O próprio governo admite que o rombo vai aumentar. A estimativa oficial é de que em três décadas a receita previdenciária será de 5,8% do PIB e a despesa, de 10,1%, conforme projeções anexadas ao Orçamento de 2025. E esses números nem incluem os déficits dos regimes de servidores civis e militares.
Ou seja, serão necessários mais tributos e endividamento para tapar o buraco. Até onde contribuinte e investidor estarão dispostos a financiar essa conta?
Aposentadoria é o gasto que mais aumentou
A Previdência é o gasto que mais subiu nas últimas décadas, ajudando a levar o conjunto das despesas federais para perto de 20% do PIB. Hoje o governo não consegue arrecadar nem esse montante. Qual a chance de que convença o país a colaborar com isso tudo e mais 1,5% do PIB?
O sistema previdenciário oficial, vale lembrar, é de repartição simples. A contribuição cobrada de empregados e patrões não se converte em poupança a ser sacada na aposentadoria; ela é usada para pagar os atuais aposentados e pensionistas. O então ministro Paulo Guedes propôs em 2019 a criação de um regime de capitalização, nos moldes do que ocorre na previdência privada, mas a ideia não prosperou.
A demografia, que muito ajudou nas últimas décadas, jogará contra de agora em diante. A população de jovens e adultos ainda cresce em números absolutos, mas já diminui em termos proporcionais. Não só porque a longevidade aumentou, mas porque a natalidade despencou.

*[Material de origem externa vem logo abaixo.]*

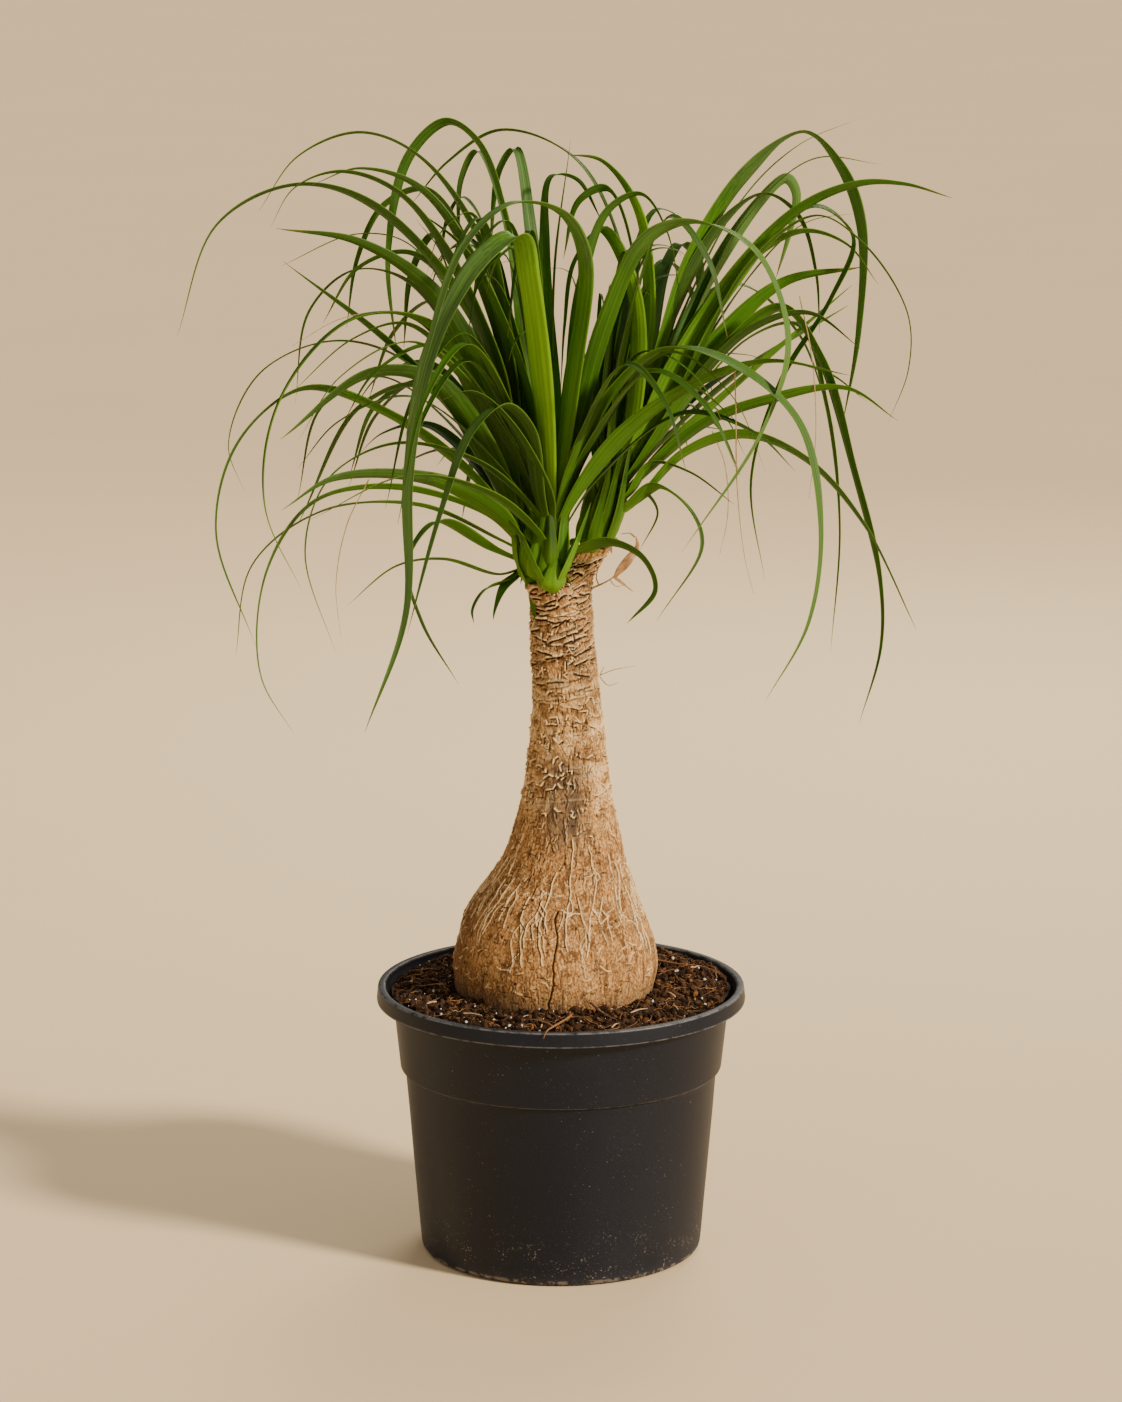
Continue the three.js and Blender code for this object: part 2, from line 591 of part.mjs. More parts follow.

Em 1960, cada brasileira tinha 6,28 filhos, em média. Em 2000, eram 2,32 – ligeiramente acima do índice que garante a reposição da população, de 2,1 filhos por mulher. No ano passado, a taxa de fecundidade foi de apenas 1,57.
É por isso que em não muito tempo a população brasileira vai diminuir. O IBGE acredita que ela atingirá um pico de 220 milhões de habitantes em 2041, passando a cair em seguida.
O país terá cada vez menos pessoas trabalhando, e elas terão de sustentar um número crescente de idosos. Precisaremos ser mais produtivos – mas temos falhado nisso há décadas.
É algo que atormenta quem se põe a pensar no assunto, mas não a classe política. Quando muito, ela oferece demagogia e reajustes insustentáveis na aposentadoria, talvez na expectativa de que tudo se resolva sozinho lá adiante.